Women can pick up on all kinds of signs that a man is laying out there, even pick up on other women and how they handle themselves, but why is it when it comes to men and women do the signals get crossed? How is it that men can say what they mean to their friends, black & white no grey at all, but when it comes to telling a woman what he wants in the relationship it gets all muddy. For example, men think of sex multiple times a day (don’t deny it) but they think of these things and come up with fantasies they may want to try with their woman, but when the time comes for “sexy time” he freezes up and doesn’t open his mouth. You have a mouth, you use it often, tell me what you want! You never know if I may want to give it a try. (From the woman’s perspective). See men, it is a form of communication! You want sex we want words, sentences, face to face communication! Maybe for every blowjob we give you, we get 30 minutes of your time to tell us what is going on in your mind (depends on how long it takes – if you are following my thinking). Think about that!
Ladies we control so much, we have the ability to do that, but at the same time we need to make sure we are sending the right signals to the right man. You can flirt all you want with Joe-Blow, but when it comes to the right kind of guy make sure you focus on him.

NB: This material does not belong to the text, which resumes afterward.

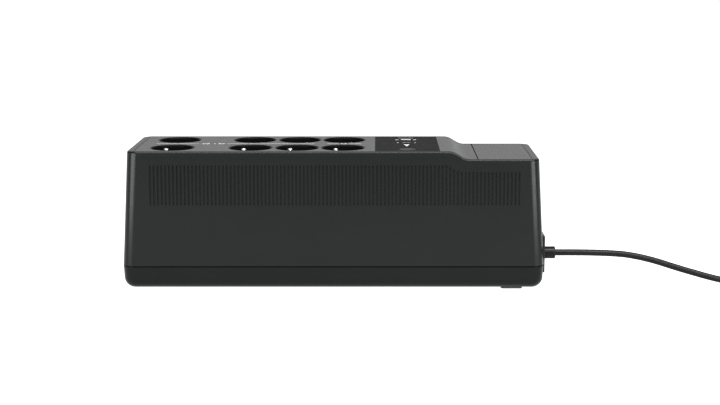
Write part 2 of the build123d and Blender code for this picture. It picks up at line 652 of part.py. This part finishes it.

Don’t openly flirt with every single guy you see because in the end you will get the dog that will totally follow you home with no other agenda than what you have portrayed. Make sure he works for it too. Just like you are, he has to. Never leave more than you want on the table or out on the floor. Keep some things for yourself. He’s not going to open up to you on the first night, but this is where the correct signals are being put out there.
Men, make sure when you are out there on the prowl, be clear on your signals. If you want a woman for just one night, be sure she knows that because not every single woman you meet wants an actual relationship. Now, if you are not the commitment type BE HONEST when you are chasing women around. Don’t keep them tied to you and get into a pissing contest when you see her talking to another man. If she has shown you that she is faithful in many ways then you need to trust her. Again, SIGNALS! Make your intentions clear, no games, no lies. If you do want a relationship with a woman then that is when you make it even clearer than you did initially. Make it known to her that you are in it, if the relationship is only temporary make sure she knows that so she can protect her heart, if it is a “Let’s see how it goes” kind of thing make sure she knows that as well. Now, if you are one of those guys who’s “Light” happens to be on at the moment (total “Sex and the City reference) then make sure she knows a little each day that you are committed to her, that you want her around. Don’t be a chump and be in a relationship with her and then go off bang some other chick because your woman isn’t around at that moment. Call her, I mean come on Phone Sex, nothing wrong with any of that! Be creative.
The point I am making in all of this, if you have not followed me at all is when starting a relationship make sure both sides know what is going on. Nothing wrong with telling a guy you just want him for the night, just like men follow the same rules. If you want a one night stand let her know. When it comes to relationships be sure to let each other know what you want. The problem I am dealing with is how to let the person know that your willing to give it another go no matter what is going on with each other’s lives? I mean do I have to show up in the Valentine’s Day gift that I bought with a jacket on just for him to understand? or do I just need to say it in plain English?! I mean I can say it in Spanish as well, but I know he wouldn’t understand at all, it would be a blank stare. (giggling).
When did the topic of conversation change? If you were interested in someone you just said it, or if you wanted just a one night stand you said it! I’ve done it, and I’ve had a few walk-of-shames the next morning, but there were some I totally owned because it was on my terms not his. My dad was very honest with making sure I was totally prepared for all of that in my twenties, but why is it different when you want to establish a relationship does the conversation change? Does that mean all logic gets thrown out the window or any kind of actual vocal conversation? It kills me with the idea of that. I mean try it out. TALK! Tell each other what you want. I on the other hand have to be careful because I never know exactly where I stand in certain situations, well really all of them. The lack of communication and reason gets thrown out the freaking window often. I’m just as guilty. I am strong in so many ways, but when it comes to certain things I tend to go weak at the knees and totally forgive way too soon. Now that doesn’t mean it’s happened, but I just know that if it does I’ll have to be strong and do the best I can to stay true to myself and put my actual feelings and words out there. Beating him over the head with a bat or my tennis racket is not where I want to go, but if I have to I will.
Does flirting and signals get mixed? How do we make it crystal clear for the opposite sex to understand this is what we want? or do we have to go back to treating men like Neanderthals by beating them over the heads with a bat to get them to understand?